Despite the many issues that drinking can cause on set and the way it's urged on by production, contestants are given very little education around intoxication and personal safety, according to Ryan. "I don't think any type of discussion or education on drinking was ever brought up!" Lack of education around drinking, consent, and violence may create good television, but it doesn't make for a safe and healthy environment for contestants. How should producers, and bystanders in general, react if they believe an assault is taking place? "The key to safe bystander intervention is learning how to intervene in a way that fits the situation and your personal comfort level," McGovern explained. "Effective bystander intervention can be as simple as creating a distraction like ordering pizza. If you believe someone's consent is being violated, or are concerned for someone else's safety, don't hesitate to call 911."

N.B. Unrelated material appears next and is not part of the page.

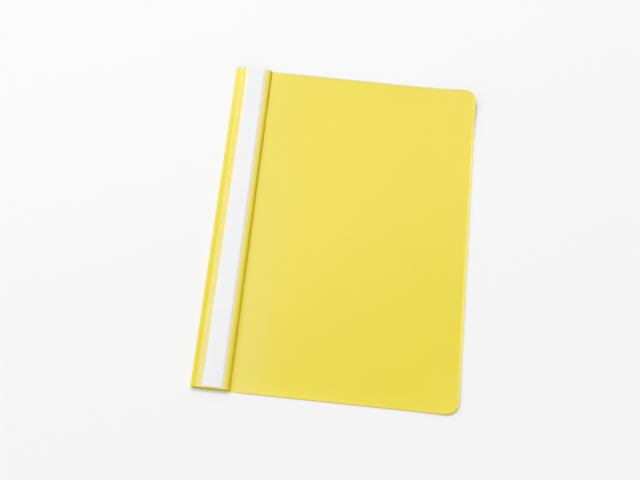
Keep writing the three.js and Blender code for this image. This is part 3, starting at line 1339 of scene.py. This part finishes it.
@dataclass
class Studio:
    """A pale table, a soft lamp at the upper left, the room round it and the camera above."""

    table_colour: Colour = (0.87, 0.87, 0.875, 1)
    table_roughness: float = 0.7
    table_gloss: float = 0.1
    table_size: float = 8.0
    table_drop: float = 0.1 * MM
    azimuth: float = 1.533
    elevation: float = 71.94
    distance: float = 0.8089
    target: tuple[float, float, float] = (-0.0185, -0.0101, 0.0)
    roll: float = 4.512
    lens: float = 50.0
    sensor: float = 36.0
    sight: Span = (0.01, 50.0)
    room_level: float = 1.21
    patches: tuple[RoomPatch, ...] = (
        RoomPatch((0.25, -0.05, 0.967), 14.0, 29.0, 0.52),
        RoomPatch((0.82, 0.32, 0.47), 20.0, 34.0, 0.98),
        RoomPatch((-0.10, -0.75, 0.65), 20.0, 60.0, 0.55),
        RoomPatch((-0.05, 0.62, 0.78), 8.0, 22.0, 0.3),
    )
    lamp_place: tuple[float, float, float] = (-1.65, 3.15, 3.5)
    lamp_size: float = 1.0
    lamp_power: float = 98.0

    def build(self) -> None:
        """Make the table, the light and the camera."""
        self._table()
        self._world()
        self._lamp()
        self._camera()
        bpy.context.scene.view_settings.view_transform = "Standard"

    def _table(self) -> None:
        """Make the table."""
        bm = bmesh.new()
        bmesh.ops.create_grid(bm, x_segments=1, y_segments=1, size=self.table_size / 2)
        bmesh.ops.translate(bm, verts=bm.verts[:], vec=(0, 0, -self.table_drop))
        mesh = bpy.data.meshes.new("table")
        bm.to_mesh(mesh)
        bm.free()
        material, book = new_material("table")
        book.finish(book.add("ShaderNodeBsdfPrincipled", {}, {
            "Base Color": self.table_colour,
            "Roughness": self.table_roughness,
            "Specular IOR Level": self.table_gloss,
        }))
        mesh.materials.append(material)
        linked("table", mesh)

    def _world(self) -> None:
        """Surround the table with soft white light, with the darker patches of the room."""
        world = bpy.data.worlds.new("room")
        bpy.context.scene.world = world
        world.use_nodes = True
        book = NodeBook(world.node_tree)
        heading = book.add("ShaderNodeTexCoord", {}, {}, "Generated")
        strength = self.room_level
        for patch in self.patches:
            strength = patch.veil(book, heading) * strength
        light = book.add("ShaderNodeBackground", {}, {"Color": (1, 1, 1, 1), "Strength": strength})
        book.add("ShaderNodeOutputWorld", {}, {"Surface": light})

    def _lamp(self) -> None:
        """Hang a square soft lamp that faces the folder."""
        data = bpy.data.lights.new("window_lamp", "AREA")
        data.shape = "SQUARE"
        data.size = self.lamp_size
        data.energy = self.lamp_power
        lamp = linked("window_lamp", data)
        lamp.location = self.lamp_place
        lamp.rotation_euler = (-Vector(self.lamp_place)).to_track_quat("-Z", "Y").to_euler()

    def _camera(self) -> None:
        """Stand the camera where the folder was seen from."""
        azimuth, elevation = math.radians(self.azimuth), math.radians(self.elevation)
        back = Vector((
            math.sin(azimuth) * math.cos(elevation),
            -math.cos(azimuth) * math.cos(elevation),
            math.sin(elevation),
        ))
        right = Vector((0, 0, 1)).cross(back).normalized()
        upward = back.cross(right)
        roll = math.radians(self.roll)
        tilted_right = right * math.cos(roll) + upward * math.sin(roll)
        tilted_up = upward * math.cos(roll) - right * math.sin(roll)
        data = bpy.data.cameras.new("camera")
        data.lens = self.lens
        data.sensor_width = self.sensor
        data.clip_start, data.clip_end = self.sight
        camera = linked("camera", data)
        turn = Matrix((tilted_right, tilted_up, back)).transposed().to_4x4()
        camera.matrix_world = Matrix.Translation(Vector(self.target) + back * self.distance) @ turn
        bpy.context.scene.camera = camera


def main() -> None:
    """Build the studio and the folder's pieces in order."""
    logging.basicConfig(level=logging.INFO, format="%(message)s")
    plan = FolderPlan.from_frame(frame)
    yellow = YellowSheetFinish(plan.crease_on_map()).build()
    steel = SteelFinish().build()
    Studio().build()
    assemblies = (
        YellowSheet(plan, yellow),
        ClearFilm(plan),
        LabelInsert(plan),
        AnchorBand(plan, yellow),
        SteelFastener(steel),
    )
    for assembly in assemblies:
        for piece in assembly.build():
            log.info("%s: %d faces", piece.name, len(piece.data.polygons))


if __name__ == "__main__":
    main()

McGovern adds that no matter how intoxicated a person is, sexual assault is never the fault of the victim. "It's important to remember that only the perpetrator is responsible for sexual assault, and regardless of whether they were sober or consuming alcohol, the victim is never to blame. The best thing that friends of a victim can do is believe them. Recovering from sexual assault is process that looks different for everyone. There is no timetable for healing, but survivors of sexual violence are not alone."